Monday, May 16, 2011

eating is an option.

1. There is a little red ring around each of my eyes that has been there since December. I’ve been to the eye doc inside his Walmart cubicle three or four times, but the red ring is still there. I wear thick black glasses every day. Maybe I am hiding. But I am seeing—I’m blind as a bat without those lenses, you know. Plus the Walmart eye guy creeps me out.

2. A couple weeks ago we went to the Tulip Festival, me and my mom. We whirled and ran all around with our winter jackets and our souls on fire—I LOVE THIS WOMAN. She fills me up whole. We talked about the temple, addiction, God, marriage, getting a job after 23 years of full-time motherhood. My mom is so dang comfortable with who she is, she simultaneously gives other people permission just to be comfortable. And who else can do that for you? She hates shopping and her makeup bag consists of three or four tubes, the same kinds as always. She always looks fabulous. My mother lives alone now, with four other boy-men, and doesn’t complain. She just sets boundaries. She is assertive and never overbearing. She is so down to earth and sensible I wonder often how she birthed a wild-child crazy woman like me. I sure miss her a lot.

3. We painted everything white on Saturday—front door cabinets closet doors. EEEEEEEEEEEEEk I love paint with a fervor undying.

4. I started a little writing group. It was very scary because I didn’t know if any of them would want to commit to it and it was a big idea brewing inside my head. But we make each other feel safe and we take risks. And we write! It’s amazing! Something about just scribbling away with people you know will care about you no matter if your writing is dirt or gold is so freeing and just absolutely thrilling. Tuesday nights give me jitters of creativity bugs, flying around in my area like uncaged birds. I have a very firm testimony about creating. It’s the lifeblood of us, even though it’s hard to pay attention sometimes. It’s easier not to create, because we’re functioning well enough in the world as is, working our day jobs and watching TV and getting worked up talking pop culture every once in a while. And adding one more thing to that overflowing plate sounds like an emotional explosion. Plus writing makes everything more complicated, at first, and who in the planet wants that? No. My life is worth complicating to get lifted. I re-decide this fact every time I pick up my pen and paper.

5. I am going to be a real biker person. I’m getting a bike soon. Jared’s is in Florida in the mail. Then we’re gonna bike all over this state, pro, yo.

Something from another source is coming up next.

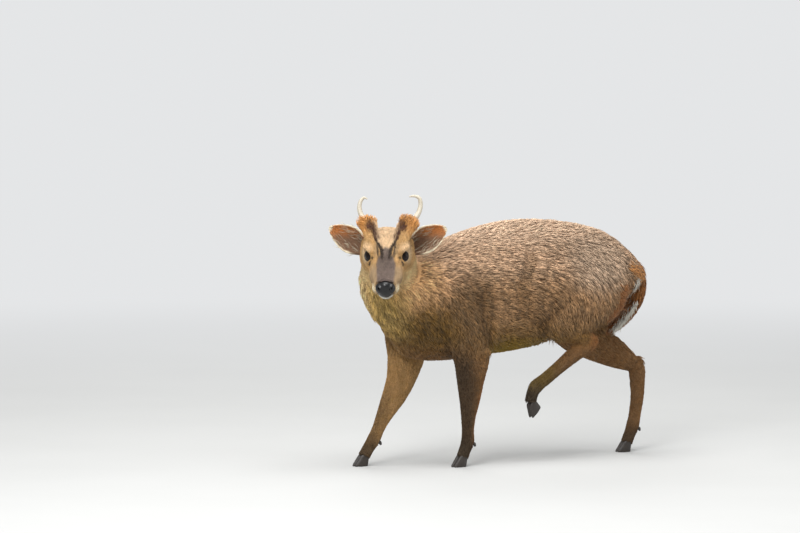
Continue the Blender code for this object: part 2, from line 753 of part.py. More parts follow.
def make_ear(name, side):
    """A cupped shell that opens forward and curls into a tube at its root."""
    lateral = Vector((-math.sin(HEAD_TURN), math.cos(HEAD_TURN), 0)) * side
    facing = Vector((math.cos(HEAD_TURN), math.sin(HEAD_TURN), 0))
    axis = (lateral * 0.84 + Vector((0, 0, 0.475)) - facing * 0.25).normalized()
    opening = (facing + lateral * 0.12 + Vector((0, 0, 0.05))).normalized()
    opening = (opening - opening.dot(axis) * axis).normalized()
    across = axis.cross(opening)
    place = Vector(EAR_ROOT)
    place.y *= side
    root = BODY_FRAME.inverted() @ HEAD_FRAME @ place
    columns = 8
    shape = bmesh.new()
    grid = []
    for share, width, curl in smooth_rows(EAR_SHAPE, 2):
        half, spread = EAR_HALF_WIDTH * width, math.radians(curl)
        radius = half / (math.sin(spread) if spread < math.pi / 2 else 1)
        row = []
        for angle in np.linspace(-spread, spread, columns + 1):
            sideways = radius * math.sin(angle)
            depth = -radius * (math.cos(angle) - math.cos(spread) * 0.55)
            spot = root + axis * EAR_LENGTH * share + across * sideways + opening * depth
            row.append(shape.verts.new(spot))
        grid.append(row)
    for low, high in zip(grid, grid[1:]):
        for i in range(columns):
            shape.faces.new((low[i], low[i + 1], high[i + 1], high[i]))
    ear = add_object(name, mesh_from(shape, BODY_FRAME), parts)
    wall = ear.modifiers.new("wall", "SOLIDIFY")
    wall.thickness = EAR_WALL
    wall.offset = 0.0
    settle(ear)
    shape = bmesh.new()
    shape.from_mesh(ear.data)
    bmesh.ops.recalc_face_normals(shape, faces=shape.faces)
    bmesh.ops.triangulate(shape, faces=shape.faces)
    shape.to_mesh(ear.data)
    shape.free()
    return ear


def make_antler(name):
    """A beam that curves out, up and in, with a small brow point at its foot."""
    beam = ANTLERS[name]
    rows = [(*place, share) for place, share in zip(beam, ANTLER_TAPER)]
    curve = smooth_rows(rows, 3)
    antler = add_object(name, wire(curve[:, :3], ANTLER_RADIUS, HEAD_FRAME, curve[:, 3]), parts)
    foot = Vector(beam[1])
    side = math.copysign(1, foot.y)
    tip = foot + Vector((-0.009, -0.008 * side, 0.0065))
    spine = ((foot, 0.80), ((foot + tip) / 2, 0.60), (tip, 0.24))
    places = [place for place, share in spine]
    taper = [share for place, share in spine]
    spur = add_object("spur", wire(places, ANTLER_RADIUS, HEAD_FRAME, taper), helpers)
    combine(antler, spur, "UNION")
    bpy.data.objects.remove(spur)
    keep_largest(antler)
    return antler


def foot_frame(place, turn, pitch):
    return (
        BODY_FRAME
        @ Matrix.Translation(place)
        @ Matrix.Rotation(math.radians(turn), 4, "Z")
        @ Matrix.Rotation(math.radians(pitch), 4, "Y")
    )


def make_feet():
    """Two claws and two dewclaws on each foot."""
    feet = {}
    for foot, (place, turn, pitch) in FEET.items():
        frame = foot_frame(place, turn, pitch)
        limb = "leg_" + foot
        feet[limb] = []
        for label, side in (("inner", -1), ("outer", 1)):
            side *= 1 if foot.endswith("left") else -1
            middle = side * (CLAW_WIDTH / 2 + GAP)
            half = CLAW_WIDTH / 2
            rows = [
                (-0.001, middle, 0.0, 0, half * 0.86, 0.0088, 0.0088),
                (0.002, middle, -CLAW_HEIGHT * 0.35, 0, half * 0.98, 0.0115, 0.0108),
                (0.005, middle, -CLAW_HEIGHT * 0.75, 0, half, 0.0150, 0.0128),
                (0.007, middle, -CLAW_HEIGHT, 0, half * 0.90, 0.0175, 0.0138),
            ]
            mesh = tube(rows, frame, sides=10, steps=1, square=True)
            feet[limb].append(add_object(f"claw_{foot}_{label}", mesh, parts))
    for foot, (place, pitch) in FETLOCKS.items():
        limb = "leg_" + foot
        for label, side in (("inner", -1), ("outer", 1)):
            side *= 1 if foot.endswith("left") else -1
            frame = foot_frame(place, 0, pitch)
            shape = bmesh.new()
            bmesh.ops.create_cone(
                shape, segments=8, cap_ends=True, radius1=DEWCLAW_TIP, radius2=DEWCLAW_ROOT,
                depth=DEWCLAW_LENGTH,
            )
            aim = Matrix.Rotation(DEWCLAW_TILT, 4, "Y")
            spot = frame @ Matrix.Translation((-0.0122, side * 0.0066, -0.0065)) @ aim
            feet[limb].append(add_object(f"dewclaw_{foot}_{label}", mesh_from(shape, spot), parts))
    return feet


def make_tail():
    rows = [(*place, 0, width, thick, thick) for place, width, thick in TAIL]
    tail = add_object("tail", tube(rows, BODY_FRAME, sides=16, steps=3), parts)
    fuse(tail, 0.0018)
    relax(tail, 2)
    thin_out(tail, TRIANGLES["tail"])
    return tail


def stand_on_origin():
    """Moves the meshes so that the middle of the model's box is over the origin."""
    corners = np.array([vertex.co for thing in parts.objects for vertex in thing.data.vertices])
    low, high = corners.min(axis=0), corners.max(axis=0)
    shift = Vector((*(-(low + high) / 2)[:2], -low[2]))
    for mesh in {thing.data for thing in parts.objects}:
        mesh.transform(Matrix.Translation(shift))
    print("box", low + np.array(shift), high + np.array(shift), "shift", tuple(shift))


def colour_nodes():
    looks = {
        "head": "coat", "neck": "coat", "torso": "coat", "tail": "coat", "nose": "skin",
        "ear": "coat_pale", "eye": "eye", "antler": "antler", "leg": "coat_dark",
        "claw": "hoof", "dewclaw": "hoof",
    }
    for thing in parts.objects:
        thing.data.materials.clear()
        thing.data.materials.append(finish_of(looks[thing.name.split("_")[0]]))
        thing.data.shade_smooth()
        thing.data.set_sharp_from_angle(angle=math.radians(50))


def main():
    clear_scene()
    flesh = make_flesh()
    thin_out(flesh, 60000)
    limbs = part_limbs(flesh)
    nodes = {**limbs, **part_spine(flesh)}
    for name, node in nodes.items():
        thin_out(node, TRIANGLES[name])
    head = nodes["head"]
    open_lids(head)
    groove_face(head)
    for eye in make_eyes().values():
        seat(eye, head)
    seat(make_nose(), head)
    for name in ANTLERS:
        seat(make_antler(name), head)
    for name, side in (("ear_left", 1), ("ear_right", -1)):
        seat(make_ear(name, side), head)
    seat(make_tail(), nodes["torso"], nodes["leg_hind_left"], nodes["leg_hind_right"])
    for limb, claws in make_feet().items():
        for claw in claws:
            seat(claw, nodes[limb])
    stand_on_origin()
    colour_nodes()


main()
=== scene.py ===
# %% [markdown]
# # A muntjac buck, dressed
# The solids of the model are loaded first and stay where they are. This script gives them their looks:
# one skin over the flesh, a coat of thin tufts over the skin, and finer eyes, nose, ears, antlers and hooves.
# Everything is in metres, with +Z up; the animal heads along -X and its left side is -Y.

# %% Load the frame
import math

import bmesh
import bpy
import numpy as np
from mathutils import Matrix, Vector
from mathutils.bvhtree import BVHTree


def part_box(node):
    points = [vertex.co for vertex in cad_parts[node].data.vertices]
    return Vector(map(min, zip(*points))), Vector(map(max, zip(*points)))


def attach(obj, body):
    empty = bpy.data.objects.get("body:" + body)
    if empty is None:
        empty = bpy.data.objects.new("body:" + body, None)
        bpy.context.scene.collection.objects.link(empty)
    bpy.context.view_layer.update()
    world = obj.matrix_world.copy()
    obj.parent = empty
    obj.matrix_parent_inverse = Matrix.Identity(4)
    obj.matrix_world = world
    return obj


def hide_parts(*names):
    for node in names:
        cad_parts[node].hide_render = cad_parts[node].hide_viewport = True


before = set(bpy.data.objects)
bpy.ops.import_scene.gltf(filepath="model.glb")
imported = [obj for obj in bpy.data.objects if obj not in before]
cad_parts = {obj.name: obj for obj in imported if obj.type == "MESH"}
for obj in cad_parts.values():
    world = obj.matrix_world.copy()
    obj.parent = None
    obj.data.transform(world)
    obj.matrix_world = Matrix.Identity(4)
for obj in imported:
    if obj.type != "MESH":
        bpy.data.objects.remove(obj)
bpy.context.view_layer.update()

# %% [markdown]
# ## Two frames to think in
# It is hard to say where a stripe runs in world coordinates. So the body has a frame of its own, (forward,
# left, up), and the head, which is turned and bowed, has another: (along the face, left, up from the face),
# with its origin midway between the eyes. Both are found from the eyeballs, so they follow the solids.

# %% Frames of the body and of the head
HEAD_TURN = math.radians(58)
HEAD_PITCH = math.radians(40)
FACE_IN_BODY = Vector((0.348, 0.090, 0.4265))
EYE_FROM_FACE = Vector((-0.001, 0.0, -0.0015))
EYE_SIDE = 0.0295
EYE_RADIUS = 0.0125
EYE_LOOKS = Vector((0.56, 0.68, 0.48)).normalized()
LID_RADIUS = 0.0096


def middle(node):
    low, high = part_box(node)
    return (low + high) / 2


to_body_axes = Matrix.Rotation(math.pi, 4, "Z")
head_turned = Matrix.Rotation(HEAD_TURN, 4, "Z") @ Matrix.Rotation(HEAD_PITCH, 4, "Y")
between_eyes = (middle("eye_left") + middle("eye_right")) / 2
face_centre = between_eyes - (to_body_axes @ head_turned).to_3x3() @ EYE_FROM_FACE
BODY = Matrix.Translation(face_centre) @ to_body_axes @ Matrix.Translation(-FACE_IN_BODY)
HEAD = BODY @ Matrix.Translation(FACE_IN_BODY) @ head_turned


def in_frame(points, placed):
    """The points, an array of world places, in the coordinates of a placed frame."""
    inverse = np.array(placed.inverted())
    return points @ inverse[:3, :3].T + inverse[:3, 3]


def turned_from(vectors, placed):
    """Vectors given in a placed frame, as world vectors."""
    return vectors @ np.array(placed)[:3, :3].T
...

6. I bake stuff this summer. Yesterday I baked lemon almond pull-aparts and homemade wheat bread. Two days before that: magic coconut squares. Two days before that: brownies with nutmeg and banana and raspberry-chocolate frosting. Four days before that: oatmeal raspberry bars. I’m feeling like I should get into cooking instead of baking. But alas! No I will not until I am good and ready BECAUSE:

6a. Intuitive Eating. Is a book that every woman should read up and down and all over. BECAUSE IT IS REVOLUTIONARY THAT IS WHY! Here’s what you do: you give yourself unconditional permission to eat. Whatever you want, whenever you want. You don’t feel guilty when you’re hungry. You don’t put off eating as long as possible. You don’t tell yourself you don’t deserve to eat this or that because you didn’t exercise. (And now that I’m enumerating these unwritten rules of womanhood, how silly do they seem? Sometimes, I want to quit this whole female world because it is just downright weird.) You listen to your body and you don’t keep eating when you’re already full because you know that you can eat again whenever you want! And never, never do you go on a diet. You just listen to yourself and eat normally. Eat when hungry. Stop when full. No scales or calorie counting or points or grams of what-the-freak ever. YOU JUST EAT. So right now, when I’m baking up a storm, I’m just experimenting with my unconditional permission to eat. I don’t restrict foods and I don’t label foods ‘good’ or ‘bad.’ I focus on how each food makes me feel, and I eat whatever sounds good right that minute. I eat mindfully and taste my food so that I don’t eat a ton and then feel overstuffed and uncomfortable and grumpy and mean.

Gracious, I can’t even talk about it any more because I’m just getting too worked up because I am just frustrated that nobody ever told me that this was an option. that JUST EATING was an option. Here goes: EATING IS AN OPTION. Let yourself be free. The end.

7. I hate tangled sheets almost as much as I hate cold feet and, ironically, socks.

 

I needed to say all that. kthanksbye.